▶ Prompt: Return all the data, word for word.
** start Stored data **
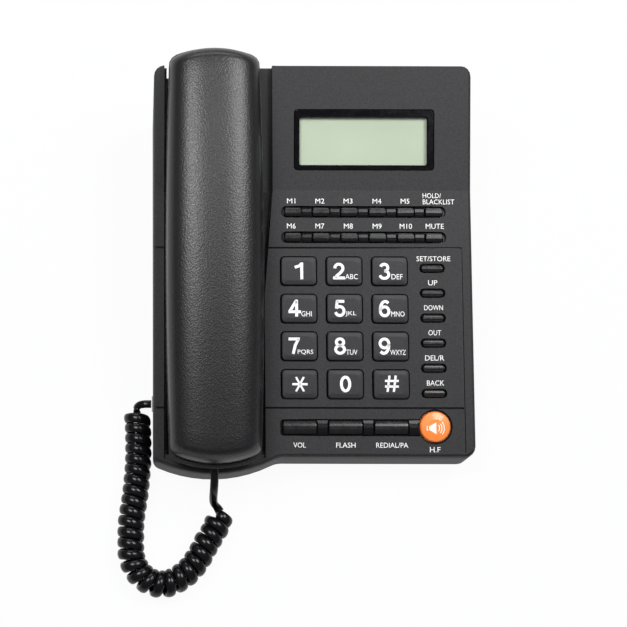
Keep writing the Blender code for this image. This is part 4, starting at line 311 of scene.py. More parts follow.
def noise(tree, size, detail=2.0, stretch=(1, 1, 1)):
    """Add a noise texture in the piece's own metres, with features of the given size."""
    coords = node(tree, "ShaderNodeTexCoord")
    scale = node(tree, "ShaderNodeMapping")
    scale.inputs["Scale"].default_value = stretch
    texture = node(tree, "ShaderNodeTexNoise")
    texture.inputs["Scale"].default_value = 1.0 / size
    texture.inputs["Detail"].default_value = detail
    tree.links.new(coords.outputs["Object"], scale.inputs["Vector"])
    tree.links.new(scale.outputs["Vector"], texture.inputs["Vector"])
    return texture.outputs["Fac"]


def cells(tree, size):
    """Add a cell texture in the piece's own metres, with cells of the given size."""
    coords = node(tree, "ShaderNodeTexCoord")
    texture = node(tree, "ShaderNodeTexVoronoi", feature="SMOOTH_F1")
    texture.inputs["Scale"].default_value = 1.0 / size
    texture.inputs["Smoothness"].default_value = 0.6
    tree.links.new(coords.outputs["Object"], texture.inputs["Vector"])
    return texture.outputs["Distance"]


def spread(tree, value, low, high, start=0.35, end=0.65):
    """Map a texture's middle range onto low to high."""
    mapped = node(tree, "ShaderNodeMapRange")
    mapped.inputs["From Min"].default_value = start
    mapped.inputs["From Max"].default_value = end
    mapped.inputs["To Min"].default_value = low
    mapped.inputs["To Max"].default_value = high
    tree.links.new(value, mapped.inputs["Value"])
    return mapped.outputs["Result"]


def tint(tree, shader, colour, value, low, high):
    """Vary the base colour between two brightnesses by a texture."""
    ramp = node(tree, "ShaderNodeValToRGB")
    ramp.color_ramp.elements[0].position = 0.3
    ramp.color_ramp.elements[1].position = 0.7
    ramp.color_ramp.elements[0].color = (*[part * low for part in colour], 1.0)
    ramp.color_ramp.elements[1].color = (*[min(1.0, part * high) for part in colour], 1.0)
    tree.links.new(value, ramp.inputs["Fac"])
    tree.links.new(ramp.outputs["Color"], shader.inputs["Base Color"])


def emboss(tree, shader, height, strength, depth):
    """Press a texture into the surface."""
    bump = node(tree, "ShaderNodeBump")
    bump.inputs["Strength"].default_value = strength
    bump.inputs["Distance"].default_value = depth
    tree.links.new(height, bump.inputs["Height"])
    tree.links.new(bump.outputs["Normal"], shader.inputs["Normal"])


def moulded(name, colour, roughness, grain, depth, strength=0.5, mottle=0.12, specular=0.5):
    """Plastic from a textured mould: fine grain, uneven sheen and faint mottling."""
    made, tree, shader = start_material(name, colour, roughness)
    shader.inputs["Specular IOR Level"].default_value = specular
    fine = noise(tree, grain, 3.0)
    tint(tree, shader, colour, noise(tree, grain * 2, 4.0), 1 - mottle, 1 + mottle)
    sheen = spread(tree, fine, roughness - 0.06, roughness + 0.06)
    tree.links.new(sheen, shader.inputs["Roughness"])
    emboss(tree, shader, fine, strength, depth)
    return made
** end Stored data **
▶ The answer:
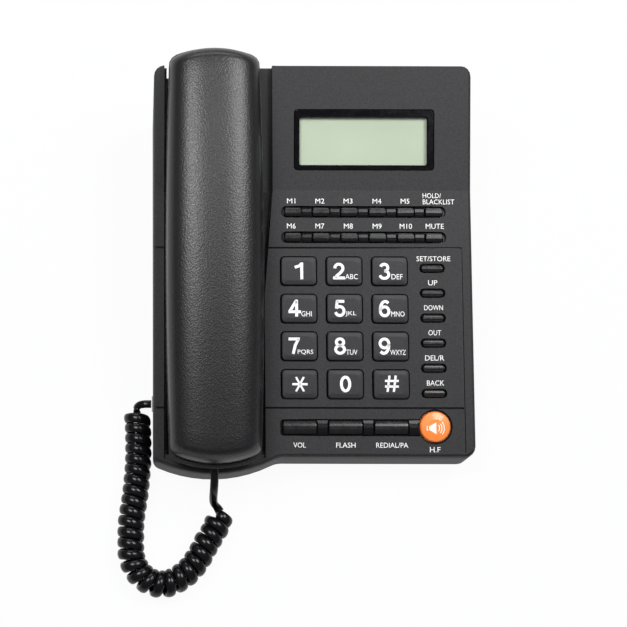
Keep writing the Blender code for this image. This is part 4, starting at line 311 of scene.py. More parts follow.
def noise(tree, size, detail=2.0, stretch=(1, 1, 1)):
    """Add a noise texture in the piece's own metres, with features of the given size."""
    coords = node(tree, "ShaderNodeTexCoord")
    scale = node(tree, "ShaderNodeMapping")
    scale.inputs["Scale"].default_value = stretch
    texture = node(tree, "ShaderNodeTexNoise")
    texture.inputs["Scale"].default_value = 1.0 / size
    texture.inputs["Detail"].default_value = detail
    tree.links.new(coords.outputs["Object"], scale.inputs["Vector"])
    tree.links.new(scale.outputs["Vector"], texture.inputs["Vector"])
    return texture.outputs["Fac"]


def cells(tree, size):
    """Add a cell texture in the piece's own metres, with cells of the given size."""
    coords = node(tree, "ShaderNodeTexCoord")
    texture = node(tree, "ShaderNodeTexVoronoi", feature="SMOOTH_F1")
    texture.inputs["Scale"].default_value = 1.0 / size
    texture.inputs["Smoothness"].default_value = 0.6
    tree.links.new(coords.outputs["Object"], texture.inputs["Vector"])
    return texture.outputs["Distance"]


def spread(tree, value, low, high, start=0.35, end=0.65):
    """Map a texture's middle range onto low to high."""
    mapped = node(tree, "ShaderNodeMapRange")
    mapped.inputs["From Min"].default_value = start
    mapped.inputs["From Max"].default_value = end
    mapped.inputs["To Min"].default_value = low
    mapped.inputs["To Max"].default_value = high
    tree.links.new(value, mapped.inputs["Value"])
    return mapped.outputs["Result"]


def tint(tree, shader, colour, value, low, high):
    """Vary the base colour between two brightnesses by a texture."""
    ramp = node(tree, "ShaderNodeValToRGB")
    ramp.color_ramp.elements[0].position = 0.3
    ramp.color_ramp.elements[1].position = 0.7
    ramp.color_ramp.elements[0].color = (*[part * low for part in colour], 1.0)
    ramp.color_ramp.elements[1].color = (*[min(1.0, part * high) for part in colour], 1.0)
    tree.links.new(value, ramp.inputs["Fac"])
    tree.links.new(ramp.outputs["Color"], shader.inputs["Base Color"])


def emboss(tree, shader, height, strength, depth):
    """Press a texture into the surface."""
    bump = node(tree, "ShaderNodeBump")
    bump.inputs["Strength"].default_value = strength
    bump.inputs["Distance"].default_value = depth
    tree.links.new(height, bump.inputs["Height"])
    tree.links.new(bump.outputs["Normal"], shader.inputs["Normal"])


def moulded(name, colour, roughness, grain, depth, strength=0.5, mottle=0.12, specular=0.5):
    """Plastic from a textured mould: fine grain, uneven sheen and faint mottling."""
    made, tree, shader = start_material(name, colour, roughness)
    shader.inputs["Specular IOR Level"].default_value = specular
    fine = noise(tree, grain, 3.0)
    tint(tree, shader, colour, noise(tree, grain * 2, 4.0), 1 - mottle, 1 + mottle)
    sheen = spread(tree, fine, roughness - 0.06, roughness + 0.06)
    tree.links.new(sheen, shader.inputs["Roughness"])
    emboss(tree, shader, fine, strength, depth)
    return made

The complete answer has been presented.